SILBER-NASE mit wachem Blick

Rudolf Kuntz, SILBER-NASE, 1823, Aquarell in Privatbesitz

Dieses einzige bisher bekannte Aquarell der illustren Araberserie war gewiss für einen besonderen Auftraggeber bestimmt. Sei es König Wilhelm selbst, vielleicht auch eine Persönlichkeit seines Hofes oder ein Angehöriger des Gestüts. Zwar sind die Aquarellfarben durch Lichteinfluss leicht ausgeblichen, doch wird der Glanz des Silber-Schimmels noch stärker als in der Lithographie deutlich. Wunderbar passt dazu sein Name SILBER-NASE.

Rudolf Kuntz, SILBER-NASE, 1823 – eine herausragende Lithographie

RUDOLF KUNTZ, SILBER-NASE, 1823, Lithographie von L. Ekeman Allesson

Rudolf Kuntz, GOUMOUSCH BOURNU, 1823, 34 x 42 cm, bez. u. „Nach d. Leben gez. v. Rud. Kuntz“ und „Lithogr. v. L. Ekeman Allesson“, Staatsgalerie Stuttgart, Graphische Sammlung

Dazu der Text von 1823: „(Silber-Nase), Apfel-Schimmel; ein Arabischer Hengst von der Race Saklawy Dschedran, 9 Jahre alt, misst nach dem Winkelmass 5 Fuss 2 Zoll.
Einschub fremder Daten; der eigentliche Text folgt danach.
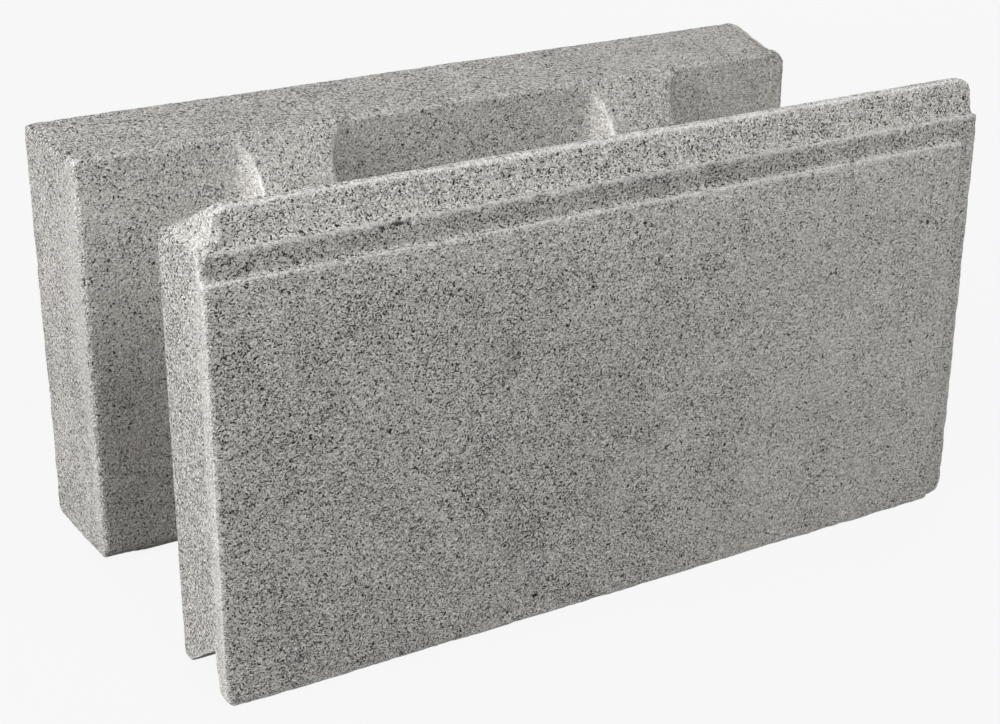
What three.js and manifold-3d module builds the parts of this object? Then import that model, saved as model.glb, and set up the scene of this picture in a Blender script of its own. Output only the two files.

Das vollkommene Ebenmass in dem Bau seines Körpers, seine malerischen Formen, und insbesondere die schöne Gestalt des Kopfes beurkunden die edle Abkunft dieses Pferdes, eines Haupt-Beschälers im Königl. Gestüte. Er hat starke, ganz fehlerfreye Knochen. Sein Charakter ist feurig, und dabey sehr fromm.“

Beurteilung 1823: „… feurig, und dabey sehr fromm.“ 

GOUMOUSCH BOURNU Or. Ar., Skelett von 1824, Universität Hohenheim

GOUMOUSCH BOURNOU Or. Ar. gehört zu dem Kontingent von arabischen Spitzenpferden, das die vermögende, aus der Zarenfamilie stammende Königin Katharina bei dem „polnischen Emir“ Graf Waclaw Seweryn Rzewuski 1817/18 bestellt. Die edlen Vollblutaraber sind als Geschenk für ihren Gemahl gedacht. Anfang 1819 jung verstorben, erlebt die Königin die Ankunft der kostbaren Tiere jedoch nicht. 

BAIRACTARS Skelett ist auf Dauer im Museum des Haupt- und Landgestüts Marbach zu sehen. SILBER-NASE hatte wenigstens für einige Zeit als Leihgabe des Tiermedizinischen Instituts der Universität Hohenheim 2022/23 einen Auftritt im Stuttgarter Haus der Geschichte. Bereits 1824 gestorben, repräsentiert er in der Großen Landesausstellung „LIEBE. Was uns bewegt“ die gemeinsame Leidenschaft des Königspaares für Vollblutaraber. Vgl. Waiditschka 2017, S. 50 ff. und 68 ff.